For a 2050 model run, the projected population is assigned space in five residential and three business land use categories. Each residential land use type receives a percentage of the total new households and similarly each employment type receives a percentage of the new employees. For example, in Group 5 the highest density for residential use will receive 9.6% of the new households. For each residential density type there is an average lot size, which the model multiplies by the number of new households in that land use to determine the needed space. A similar process is used to calculate the needed space for each employment type.

Land Use Type Average Lot Size
Residential High 0.05 acre
Residential Medium 0.2 acres
Residential Low 2 acres
Residential Very Low Estates 20 acres
Residential Very Low 20 acres

The percentages of each land use type vary by group. They are calculated using a weighted average of each county's percentage within the group, with population as the weighting factor.

Group Residential High Residential Medium Residential Low Residential Very Low Estates Residential Very Low
1 10.1% 42.2% 35.9% 5.9% 5.9%
2 13.4% 63.5% 17.6% 2.8% 2.8%
3 15.1% 37.6% 36.2% 5.6% 5.6%
4 10.2% 80.9% 7.0% 1.0% 1.0%
5 9.6% 79.2% 9.3% 1.0% 1.0%
6 6.1% 45.1% 40.5% 4.1% 4.1%
7 3.2% 9.0% 65.0% 11.4% 11.4%
8 12.8% 30.6% 41.8% 7.4% 7.4%

The percentages for each employment type by group were calculated in the same way as the residential percentages.

Group Industrial High Density Commercial Low Density Commercial
1 12.1% 22.7% 65.2%
2 13.0% 23.4% 63.7%
3 11.7% 23.3% 65.0%
4 15.0% 26.6% 58.4%
5 14.0% 31.7% 54.3%
6 14.3% 28.6% 57.0%
7 7.8% 30.7% 61.5%
8 7.3% 2.2% 68.9%

The amount of space allotted for each employment type was in the same manner for all groups and depends on three figures: the number of new employees, an average number of square feet per employee and the Floor Area Ratio (FAR), or the total building square footage (building area) divided by the site size square footage (site area).

Employment Type Square Feet/Employee Floor Area Ratio
Industrial 500 .23
High Density Commercial 200 .35
Low Density Commercial 300 .15

These figures remained constant for all of the scenarios, even if population projections numbers were changed.

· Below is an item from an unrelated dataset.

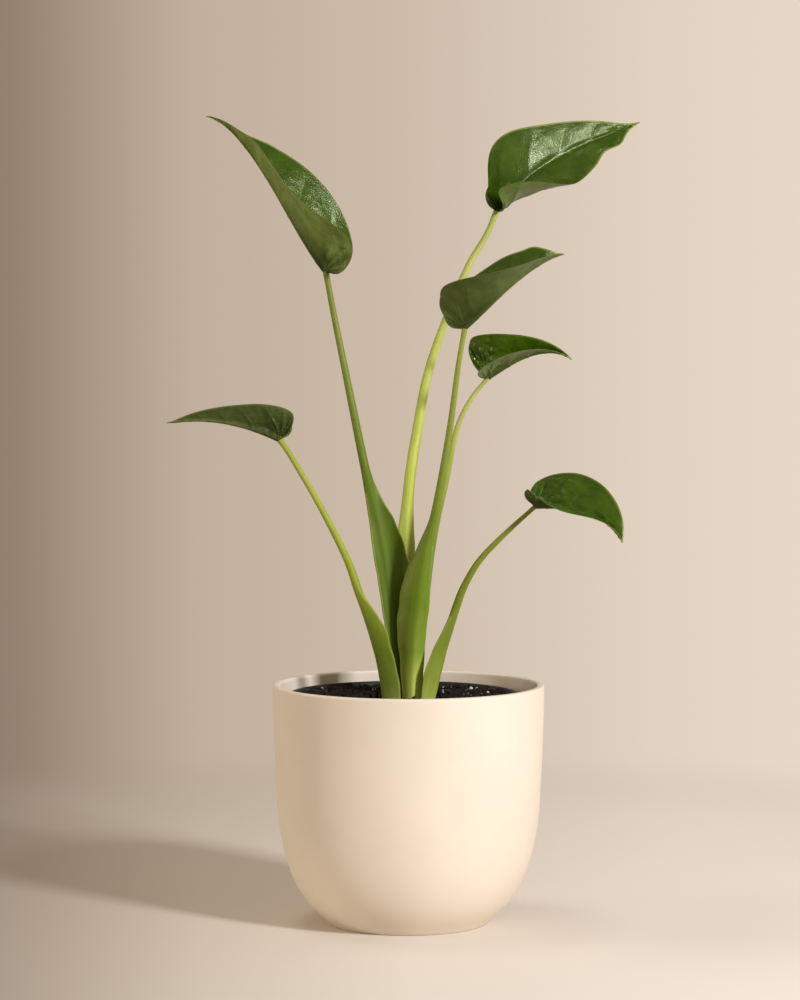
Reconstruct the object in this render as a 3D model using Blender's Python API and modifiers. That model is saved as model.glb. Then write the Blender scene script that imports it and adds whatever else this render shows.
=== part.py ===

The model works by assigning geographic layers values, based on likelihood of attracting growth. For example, highways can be given a high value because they tend to attract growth while floodplains can be given a negative value because they tend to discourage growth. These Attractors and Discouragers are summed by the model and given an overall net value. This, in addition to the available general plan and the demographic values like current population, future population, numbers of households, etc., gives a basic picture of where growth is likely to occur.

The Attractors for the Base Case Scenario remain unchanged in all the subsequent scenarios. They include: highways, interstate ramps, major roads, minor roads, census blocks with growth (1990-2000), and existing spheres of influence. The Discouragers changed depending on the circumstances we wished to show for each scenario, and are explained for each scenario.